Alors, il faut lui apporter un peu de soutien à ce vaillant journaliste, car férailler contre vents et soucoupistes [11] n’est pas simple ; affronter des cohortes de nanothermitiens remontés comme des pendules perpétuelles relève d’un courage quasi saint Georgien, et nous lui cacherons ici toute la férocité des reopenistes – sur lesquels par ailleurs il ne parviendra pas à mettre la main – afin qu’il n’abandonnât point la bataille trop promptement.

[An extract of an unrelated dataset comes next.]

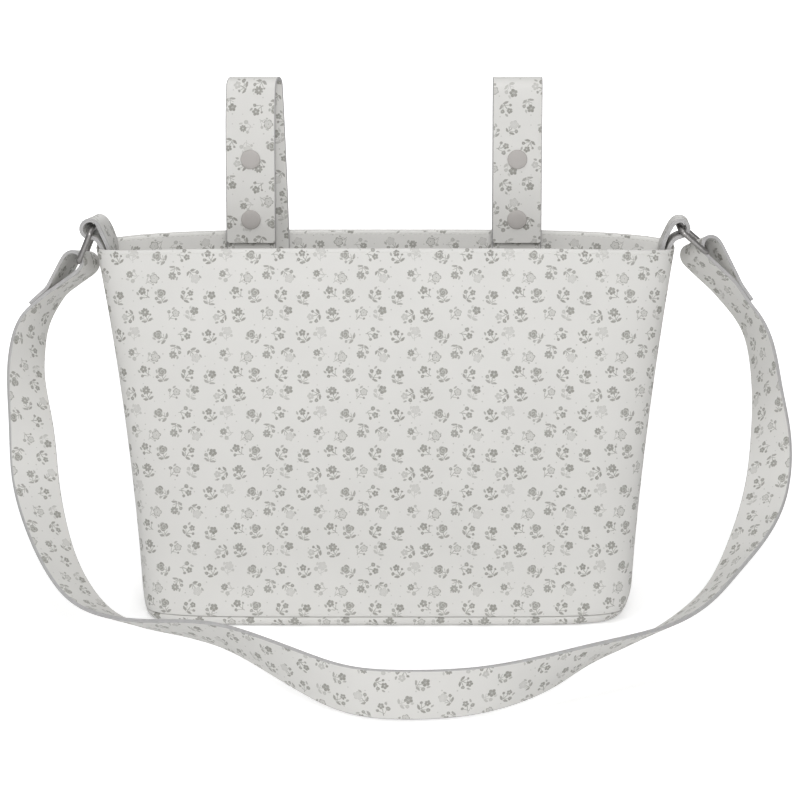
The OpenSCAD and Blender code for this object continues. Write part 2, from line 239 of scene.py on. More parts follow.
    # side blossom with a light dot, and a smaller bud opposite
    bud = put("SUBTRACT", disc(-3.5, -1.3, put("MULTIPLY", side_size, 1.5)),
              put("MULTIPLY", disc(-3.5, -1.3, 0.3), 0.5))
    small = put("MULTIPLY", disc(3.7, -0.9, put("MULTIPLY", side_size, 1.05)),
                put("GREATER_THAN", second, 0.5))
    rest = put("MAXIMUM", bud, small)
    # stem and shoots
    bent = put("SUBTRACT", put("SUBTRACT", qx, 0.2), put("MULTIPLY", put("MULTIPLY", qy, qy), 0.03))
    line = put("MULTIPLY", soft(put("SUBTRACT", 0.24, put("ABSOLUTE", bent))),
                put("MULTIPLY", put("LESS_THAN", qy, 1.0), put("GREATER_THAN", qy, -5.3)))
    shoot = put("SUBTRACT", put("ABSOLUTE", qx), put("MULTIPLY", put("ADD", qy, 4.2), 1.05))
    shoot = put("MULTIPLY", soft(put("SUBTRACT", 0.26, put("ABSOLUTE", shoot))),
                 put("MULTIPLY", put("GREATER_THAN", qy, -4.2), put("LESS_THAN", qy, -1.5)))
    rest = put("MAXIMUM", rest, put("MAXIMUM", line, shoot))
    # a pair of pointed leaves at the foot, one by the blossom
    mx = put("SUBTRACT", put("ABSOLUTE", put("SUBTRACT", qx, 0.3)), 2.2)
    my = put("ADD", qy, 4.4)
    lx = put("MULTIPLY_ADD", mx, 0.94, put("MULTIPLY", my, 0.34))
    ly = put("SUBTRACT", put("MULTIPLY", my, 0.94), put("MULTIPLY", mx, 0.34))
    vein = put("SUBTRACT", 1.0, put("POWER", put("DIVIDE", put("ABSOLUTE", lx), 2.2), 2.0))
    leaf = soft(put("SUBTRACT", put("MULTIPLY", vein, 0.9), put("ABSOLUTE", ly)))
    rest = put("MAXIMUM", rest, put("MULTIPLY", leaf, put("GREATER_THAN", leaves, 0.5)))
    nx, ny = put("ADD", qx, 3.2), put("SUBTRACT", qy, 2.6)
    vein = put("SUBTRACT", 1.0, put("POWER", put("DIVIDE", put("ABSOLUTE", ny), 1.5), 2.0))
    leaf = soft(put("SUBTRACT", put("MULTIPLY", vein, 0.75), put("ABSOLUTE", nx)))
    rest = put("MAXIMUM", rest, put("MULTIPLY", leaf, 0.8))
    ink = put("MAXIMUM", ink, put("MULTIPLY", put("MULTIPLY", rest, side_tone), free))

    # a few faint specks between the posies
    seed_u, seed_v = put("DIVIDE", u, 6.6), put("DIVIDE", v, 6.2)
    spot = put("CombineXYZ", put("FLOOR", seed_u), put("FLOOR", seed_v), 0.0)
    made = tree.nodes.new("ShaderNodeTexWhiteNoise")
    tree.links.new(spot, made.inputs["Vector"])
    chance, (ra, rb, rc) = made.outputs["Value"], put("SeparateXYZ", made.outputs["Color"]).node.outputs
    dx = put("MULTIPLY", put("SUBTRACT", put("FRACT", seed_u), put("MULTIPLY_ADD", ra, 0.6, 0.2)), 6.6)
    dy = put("MULTIPLY", put("SUBTRACT", put("FRACT", seed_v), put("MULTIPLY_ADD", rb, 0.6, 0.2)), 6.2)
    seed = put("MULTIPLY", soft(put("SUBTRACT", put("MULTIPLY_ADD", rc, 0.2, 0.3), span(dx, dy))),
               put("LESS_THAN", chance, 0.45))
    ink = put("MAXIMUM", ink, put("MULTIPLY", seed, 0.45))

    # worn ink and colour
    worn = put("TexNoise", uv, None, 420.0, 3.0, noise_dimensions="3D")
    ink = put("MULTIPLY", ink, put("MapRange", worn, 0.3, 0.7, 0.78 * strength, 1.0 * strength))
    patchy = put("TexNoise", uv, None, 26.0, 4.0, noise_dimensions="3D")
    base = tree.nodes.new("ShaderNodeMix")
    base.data_type = "RGBA"
    tree.links.new(put("MapRange", patchy, 0.3, 0.7, 0.0, 1.0), base.inputs["Factor"])
    base.inputs["A"].default_value = [0.965 * c for c in linear(ground)[:3]] + [1.0]
    base.inputs["B"].default_value = linear(ground)
    both = tree.nodes.new("ShaderNodeMix")
    both.data_type = "RGBA"
    tree.links.new(ink, both.inputs["Factor"])
    tree.links.new(base.outputs["Result"], both.inputs["A"])
    both.inputs["B"].default_value = linear(dark)
    tree.links.new(both.outputs["Result"], shader.inputs["Base Color"])

    # pebbled grain and soft creases
    grain = put("TexVoronoi", uv, None, 1500.0, feature="SMOOTH_F1")
    fine = put("TexNoise", uv, None, 3200.0, 2.0, noise_dimensions="3D")
    crease = put("TexNoise", uv, None, 18.0, 2.0, 0.5, noise_dimensions="3D")
    height = put("ADD", put("MULTIPLY", grain, 0.00006), put("MULTIPLY", fine, 0.00002))
    height = put("ADD", height, put("MULTIPLY", crease, 0.0011))
    bump = tree.nodes.new("ShaderNodeBump")
    bump.inputs["Strength"].default_value = 0.6
    bump.inputs["Distance"].default_value = 1.0
    tree.links.new(height, bump.inputs["Height"])
    tree.links.new(bump.outputs[0], shader.inputs["Normal"])
    tree.links.new(put("MapRange", grain, 0.0, 1.0, sheen - 0.06, sheen + 0.1), shader.inputs["Roughness"])
    shader.inputs["Specular IOR Level"].default_value = 0.32
    return material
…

Toutefois, si fortune était faite, nous n’hésiterions point à distribuer largement ce pavé dans la vaste mare conspirationniste, ce qui ne parviendrait pas à l’assécher pour autant, il faut en convenir. Par contre, aucune action n’étant totalement vaine, rien ne nous empêche d’espérer que ce travail pourra agir en prévention à l’endroit de quelques citoyen(nes) qui n’auraient pas encore succombé aux charmes confortables prodigués par les zélateurs du discours complotiste.
En outre, s’il faut soutenir ce type de production sans retenue, outre ses qualités intrinsèques incontestables, c’est qu’il en va du bon équilibre général, tant les conspirationnistes de tous poils ont su proliférer sur la toile mondiale comme tant de diablotins en enfer.

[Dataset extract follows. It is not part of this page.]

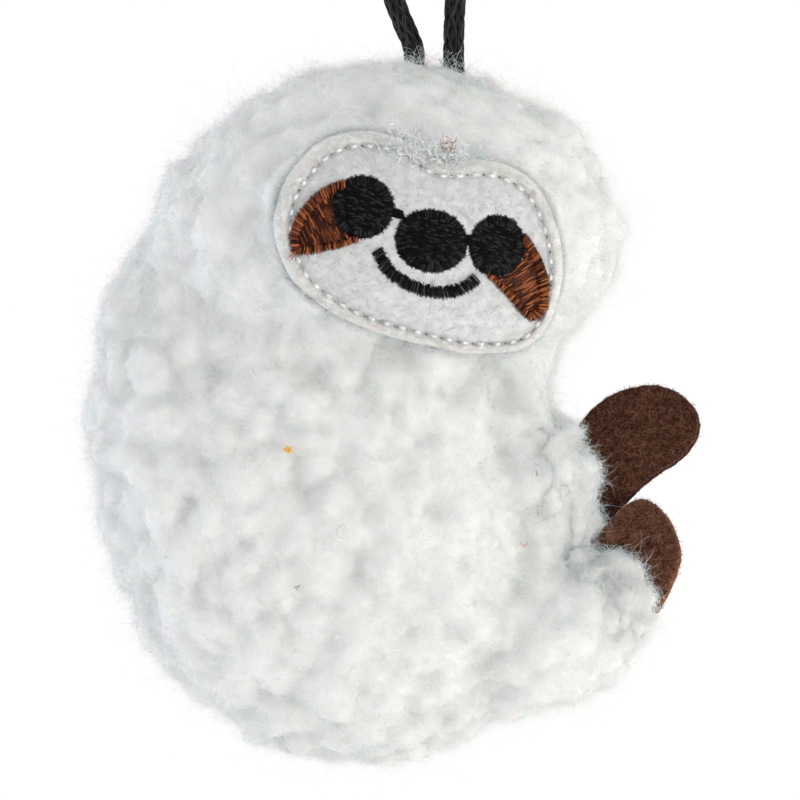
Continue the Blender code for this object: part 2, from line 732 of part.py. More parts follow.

[1] Project for the New American Century (p ;99 à p.102) : http://www.newamericancentury.org/
[2] http://www.lepoint.fr/archives/article.php/49672
[3] Le site de Jérôme Quirant : bastison.net
[4] Alain de Benoist, Psychologie du conspirationnisme
[5] Jérôme Jamin, L’imaginaire du complot. Discours d’extrême droite en France et aux États-Unis, Amsterdam Univercity Press, 2009.
[6] Emma Klotz, Dossier conspirationniste : le boulet de la critique sociale.
[7] http://www.jeuneafrique.com/Article/LIN14093dispadljksr0/
[8] http://www.bilderbergmeetings.org/index.php
[9] http://www.courrierinternational.com/article/2010/03/18/des-complots-encore-et-toujours
http://www.rue89.com/2010/08/31/ben-laden-nucleaire-iranien-fidel-castro-a-t-il-rejoint-les-illuminati-164535?page=0#comment-1744791
[10] En référence au film The Truman Show réalisé par Peter Weir en 1998.
[11] Pierre Lagrange, Ovnis et théorie du complot, Le Monde diplomatique, juillet 2009.